You know how I finally found out about this? She told me. She told me two New Years ago, because a few weeks before Christmas she'd started coughing blood, and her doctor diagnosed her with lung cancer. Fifty-five years old, healthy in every way but one, and she had cancer.

It's been hard. Chemo is a terrible thing, for those of you who haven't seen the effects of it. Between the two courses of chemo and the accompanying stereoids and medications, she has lost her hair, gained sixty pounds, and had to endure many weeks of nausea, sleepiness, weakness, and occasional bad reactions to the drugs. She has worked hard to keep her life as normal as possible, but she doesn't have the strength, energy, and fitness to keep doing things exactly as she used to. She just can't be as perfect anymore.

You might wonder why I bother to tell you how great and perfect my mom is. It seems to imply a question of deserts-- like, how can my mother get cancer, she's too good, she doesn't deserve it. Of course she doesn't deserve it, no one deserves cancer. But it's really tough to deal with the notion that the woman had practically one flaw, and for that one flaw she is punished so severely.

Her attitude is largely hopeful and positive, with naturally a handful of lapses here and there. She's afraid, as we all are.

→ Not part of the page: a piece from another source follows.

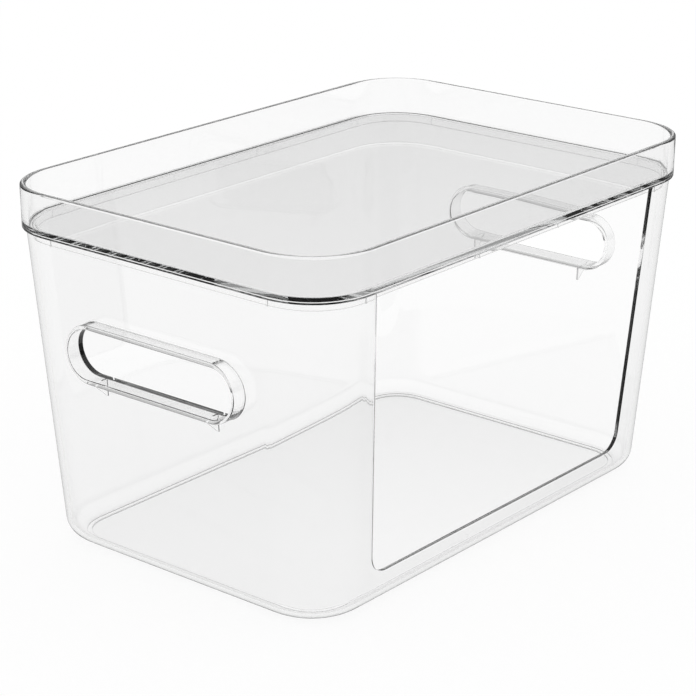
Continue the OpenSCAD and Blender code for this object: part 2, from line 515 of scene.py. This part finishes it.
def mathNode(tree, operation, first, second):
    # each of the two is a socket or a number
    node = tree.nodes.new("ShaderNodeMath")
    node.operation = operation
    for entry, value in zip(node.inputs, (first, second)):
        if isinstance(value, float):
            entry.default_value = value
        else:
            tree.links.new(value, entry)
    return node.outputs["Value"]


def makeFloor():
    bm = bmesh.new()
    bmesh.ops.create_circle(bm, cap_ends=True, segments=studio["floorSides"],
                            radius=studio["floorRadius"])
    floor = makePiece(bm, "table_top")
    material = bpy.data.materials.new("pale_table")
    material.use_nodes = True
    tree = material.node_tree
    tree.nodes.clear()
    out = tree.nodes.new("ShaderNodeOutputMaterial")
    matt = tree.nodes.new("ShaderNodeBsdfDiffuse")
    matt.inputs["Color"].default_value = (*studio["floorColour"], 1)
    rays = tree.nodes.new("ShaderNodeLightPath").outputs
    direct = mathNode(tree, "MAXIMUM", rays["Is Camera Ray"], rays["Is Transmission Ray"])
    seen = mathNode(tree, "MULTIPLY", direct, studio["floorSeen"])
    mirrored = mathNode(tree, "MULTIPLY", rays["Is Glossy Ray"], studio["floorMirrored"])
    glow = tree.nodes.new("ShaderNodeEmission")
    # what passes through the plastic counts as both, so the brighter of the two is taken
    tree.links.new(mathNode(tree, "MAXIMUM", seen, mirrored), glow.inputs["Strength"])
    both = tree.nodes.new("ShaderNodeAddShader")
    tree.links.new(matt.outputs["BSDF"], both.inputs[0])
    tree.links.new(glow.outputs["Emission"], both.inputs[1])
    tree.links.new(both.outputs["Shader"], out.inputs["Surface"])
    floor.data.materials.append(material)


def makeWorld():
    world = bpy.data.worlds.new("soft_studio")
    bpy.context.scene.world = world
    world.use_nodes = True
    tree = world.node_tree
    tree.nodes.clear()
    out = tree.nodes.new("ShaderNodeOutputWorld")
    light = tree.nodes.new("ShaderNodeBackground")
    light.inputs["Color"].default_value = (1, 1, 1, 1)
    tree.links.new(light.outputs["Background"], out.inputs["Surface"])
    way = tree.nodes.new("ShaderNodeTexCoord")
    parts = tree.nodes.new("ShaderNodeSeparateXYZ")
    tree.links.new(way.outputs["Generated"], parts.inputs["Vector"])
    up = tree.nodes.new("ShaderNodeValToRGB")
    stops = up.color_ramp.elements
    first, *middle, last = studio["levels"]
    for stop, (height, level) in zip(stops, (first, last)):
        stop.position = height
        stop.color = (level, level, level, 1)
    for height, level in middle:
        stops.new(height).color = (level, level, level, 1)
    tree.links.new(parts.outputs["Z"], up.inputs["Fac"])
    rays = tree.nodes.new("ShaderNodeLightPath").outputs
    shown = mathNode(tree, "MAXIMUM", rays["Is Glossy Ray"], rays["Is Transmission Ray"])
    pick = tree.nodes.new("ShaderNodeMix")
    pick.data_type = "FLOAT"
    pick.inputs["A"].default_value = 1
    tree.links.new(shown, pick.inputs["Factor"])
    tree.links.new(up.outputs["Color"], pick.inputs["B"])
    tree.links.new(pick.outputs["Result"], light.inputs["Strength"])


def makeCamera():
    data = bpy.data.cameras.new("photo_view")
    data.sensor_width = photoView["sensor"]
    data.lens = photoView["lens"]
    data.clip_start = photoView["nearest"]
    data.clip_end = photoView["farthest"]
    camera = bpy.data.objects.new("photo_view", data)
    bpy.context.scene.collection.objects.link(camera)
    azimuth, elevation, roll = [math.radians(photoView[angle])
                                for angle in ("azimuth", "elevation", "roll")]
    back = Vector((math.sin(azimuth) * math.cos(elevation),
                   -math.cos(azimuth) * math.cos(elevation), math.sin(elevation)))
    right = Vector((math.cos(azimuth), math.sin(azimuth), 0))
    up = back.cross(right)
    across = math.cos(roll) * right + math.sin(roll) * up
    upward = -math.sin(roll) * right + math.cos(roll) * up
    turned = Matrix((across, upward, back)).transposed().to_4x4()
    camera.matrix_world = Matrix.Translation(Vector(photoView["place"]) * mm) @ turned
    bpy.context.scene.camera = camera


makeFloor()
makeWorld()
makeCamera()
bpy.context.scene.view_settings.view_transform = "Standard"
cycles = bpy.context.scene.cycles
cycles.max_bounces = cycles.transmission_bounces = cycles.glossy_bounces = studio["bounces"]
print("table, light and camera in place")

There's a very distinct chance that she will have to just keep going in and out of chemo fighting it off a little before it comes back again until it finally kills her. There's a chance that she will never be healthy and free of the treatments again until she dies. And of course, she could just die. The treatments could not work at all and the tumor could just kill her. It's terrifying. Terrifying for her that goes through it, and terrifying for me who might lose her. In addition, she struggles with her body now-- someone who has always been so beautiful she never before had to --torn between being very unhappy at the loss of her hair and figure and ashamed to care about it when more important things like life and health are at stake. But mostly she is dealing, keeping high spirits and not in the least bitter. All my life I never ceased marveling at how she never loses hope, but now more than ever.

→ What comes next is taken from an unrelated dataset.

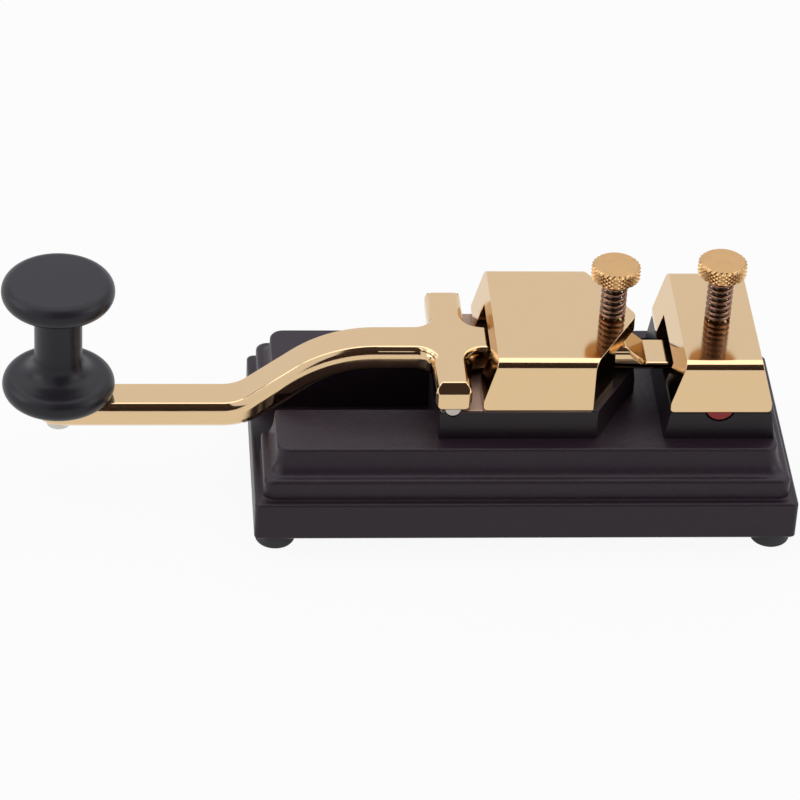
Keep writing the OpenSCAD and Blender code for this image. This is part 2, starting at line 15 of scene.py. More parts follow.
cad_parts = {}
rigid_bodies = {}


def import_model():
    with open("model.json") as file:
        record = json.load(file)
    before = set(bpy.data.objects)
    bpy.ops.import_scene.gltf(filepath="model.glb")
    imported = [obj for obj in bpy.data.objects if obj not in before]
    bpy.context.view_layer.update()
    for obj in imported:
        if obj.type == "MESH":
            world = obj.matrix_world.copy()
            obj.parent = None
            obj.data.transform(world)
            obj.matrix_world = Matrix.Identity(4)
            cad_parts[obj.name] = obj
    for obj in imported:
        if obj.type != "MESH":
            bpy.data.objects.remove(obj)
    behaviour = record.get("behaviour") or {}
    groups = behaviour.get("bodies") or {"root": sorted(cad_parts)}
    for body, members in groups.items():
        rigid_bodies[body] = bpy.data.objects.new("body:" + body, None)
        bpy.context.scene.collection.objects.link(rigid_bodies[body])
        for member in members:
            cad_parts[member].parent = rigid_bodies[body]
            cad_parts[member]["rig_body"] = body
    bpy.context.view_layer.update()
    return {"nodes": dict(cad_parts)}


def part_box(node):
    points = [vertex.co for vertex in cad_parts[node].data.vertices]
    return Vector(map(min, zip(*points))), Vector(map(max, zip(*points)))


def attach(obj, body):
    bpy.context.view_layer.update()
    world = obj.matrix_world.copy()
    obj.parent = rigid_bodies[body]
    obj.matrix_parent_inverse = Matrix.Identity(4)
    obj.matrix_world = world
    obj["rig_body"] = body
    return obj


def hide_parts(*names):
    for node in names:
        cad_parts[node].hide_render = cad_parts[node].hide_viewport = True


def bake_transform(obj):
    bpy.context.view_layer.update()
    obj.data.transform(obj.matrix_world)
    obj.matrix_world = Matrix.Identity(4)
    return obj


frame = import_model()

nodes = frame["nodes"]
MM = 0.001  # a millimetre in metres

# %% [markdown]
# ## The camera
# The photograph was taken from in front, a little to the left and well above the key, with a long lens.
# The camera's place and turn were worked out once from the key's own symmetry in the photograph, so the
# render lines up with it. A longer lens from further away would draw the far edge of the base almost as
# long as the near one.

# %% Camera
LENS_MM, SENSOR_MM = 184.38, 36.0
CAMERA_PLACE = (-0.0820165, -0.8616746, 0.6492232)
camera_data = bpy.data.cameras.new("camera")
camera_data.lens = LENS_MM
camera_data.sensor_width = SENSOR_MM
camera = bpy.data.objects.new("camera", camera_data)
bpy.context.scene.collection.objects.link(camera)
right = Vector((0.99698249, -0.06300338, 0.04534853))
up = Vector((0.00026228, 0.58691744, 0.80964674))
back = Vector((-0.07762632, -0.80719173, 0.58516294))
turn = Matrix((right, up, back)).transposed()
camera.matrix_world = Matrix.Translation(CAMERA_PLACE) @ turn.to_4x4()
bpy.context.scene.camera = camera
print("camera", [round(v, 3) for v in camera.location], "lens", camera_data.lens)

# %% [markdown]
# ## One function for nodes
# Every material below is a small tree of nodes. The first function adds one node: its own settings go
# in by name, and each input gets either a number or another node's output. Colours are written as the
# hex values that an artist reads off a screen, so a second function turns them into linear light.
# Patterns are laid out in real millimetres on the object, so that their scale is true on every part.


# %% Helpers for materials
def add(tree, kind, inputs=None, **settings):
    """Adds one shader node and returns it."""
    node = tree.nodes.new("ShaderNode" + kind)
    for name, value in settings.items():
        setattr(node, name, value)
    for name, value in (inputs or {}).items():
        if isinstance(value, bpy.types.NodeSocket):
            tree.links.new(value, node.inputs[name])
        else:
            node.inputs[name].default_value = value
    return node


def linear(hex_colour):
    """An sRGB hex colour as linear red, green, blue and alpha."""
    parts = [int(hex_colour[i : i + 2], 16) / 255 for i in (1, 3, 5)]
    return [p / 12.92 if p < 0.04045 else ((p + 0.055) / 1.055) ** 2.4 for p in parts] + [1.0]


def new_finish(name, colour, roughness, metallic=0.0, **inputs):
    """A material with one Principled shader. Returns the material, its tree and the shader."""
    material = bpy.data.materials.new(name)
    material.use_nodes = True
    tree = material.node_tree
    shader = tree.nodes["Principled BSDF"]
    shader.inputs["Base Color"].default_value = linear(colour)
    shader.inputs["Roughness"].default_value = roughness
    shader.inputs["Metallic"].default_value = metallic
    for socket, value in inputs.items():
        shader.inputs[socket.replace("_", " ")].default_value = value
    material.diffuse_color = linear(colour)
    return material, tree, shader


def pattern_space(tree, size_mm, per_axis=(1, 1, 1), middle=(0, 0, 0)):
    """Object coordinates about a middle, where one unit is the size given in millimetres."""
    coordinates = add(tree, "TexCoord")
    steps = [1000.0 / (size_mm * a) for a in per_axis]
    shift = [-m * MM * s for m, s in zip(middle, steps)]
    inputs = {"Vector": coordinates.outputs["Object"], "Scale": steps, "Location": shift}
    return add(tree, "Mapping", inputs).outputs["Vector"]


def spread(tree, value, low, high, lowest=0.0, highest=1.0):
    """Stretches a texture's values from low...high to lowest...highest."""
    inputs = {"Value": value, "From Min": low, "From Max": high, "To Min": lowest, "To Max": highest}
    return add(tree, "MapRange", inputs).outputs["Result"]


print("white is", linear("#ffffff"))

# %% [markdown]
# ## Gold plate on polished brass
# The lever and both blocks are milled from brass, polished and plated with pale gold. Such a surface is
# a mirror, so most of its look comes from the white table and the dark room that it reflects. What makes
# it real are very faint polishing lines along the part and a little haze where the plating is uneven.


# %% Polished gold
SCRATCH_DEPTH = 0.01 * MM
HAZE_MM = 5.0


def gold_finish(name, colour, roughness, line_strength, line_mm):
    """Gold plate with fine lines in one direction and soft clouds of haze."""
    material, tree, shader = new_finish(name, colour, roughness, metallic=1.0)
    line_space = pattern_space(tree, 1.0, line_mm)
    lines = add(tree, "TexNoise", {"Vector": line_space, "Scale": 1.0, "Detail": 2.0})
    haze = add(tree, "TexNoise", {"Vector": pattern_space(tree, HAZE_MM), "Scale": 1.0, "Detail": 3.0})
    uneven = spread(tree, haze.outputs["Fac"], 0.3, 0.75, roughness * 0.8, roughness * 1.3)
    tree.links.new(uneven, shader.inputs["Roughness"])
    relief = {"Height": lines.outputs["Fac"], "Strength": line_strength, "Distance": SCRATCH_DEPTH}
    bump = add(tree, "Bump", relief)
    tree.links.new(bump.outputs["Normal"], shader.inputs["Normal"])
    return material


# Polishing lines are finer than this on the real part. They are drawn 0.12 mm apart so that they show.
polished_gold = gold_finish("gold plate, polished", "#debf94", 0.1, 0.3, (12.0, 0.12, 0.12))
print("polished gold, haze clouds of", HAZE_MM, "mm")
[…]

I wonder if I might end up the same way. Her mother, my grandmother, had lung cancer too. Yes, they were both smokers, but my grandmother was in her late seventies when she got it; my mom is in her fifties. And apparently a quarter of lung cancer patients never smoked. Clearly there's at least some genetic predisposition in my family. I start thinking bad, crazy thoughts, like I should never get married, so nobody has to deal with my falling apart, and I should never have kids, so I don't condemn them to cancer either. I am terrified of becoming helpless from a sickness. And bad enough that the condition is life-threatening and at times debilitating-- it also taps into my very personal fear of age physically destroying you. Cancer harmed her body and stole her looks. If it can happen to a woman as beautiful as my mom, what would happen to me? She's so much better a person than I am, and therefore does not NEED that beauty as desperately as I do, but still, I can see the change making her sad. I think of losing my hair and gaining sixty pounds and I seize up inside. And as I said, I don't have Mom's hopeful, positive nature. Lacking that bright vitality that keeps you from despair, how would I ever maintain the will to live that you can't survive something like this without?

Things in my life have seemed to be piling up in a lot of ways, but this is pretty much the worst. It has been going on long enough that I have more or less found ways to live with it. But it wears on me, and if I have been sadder or angrier in recent history, a great deal of it has come from this.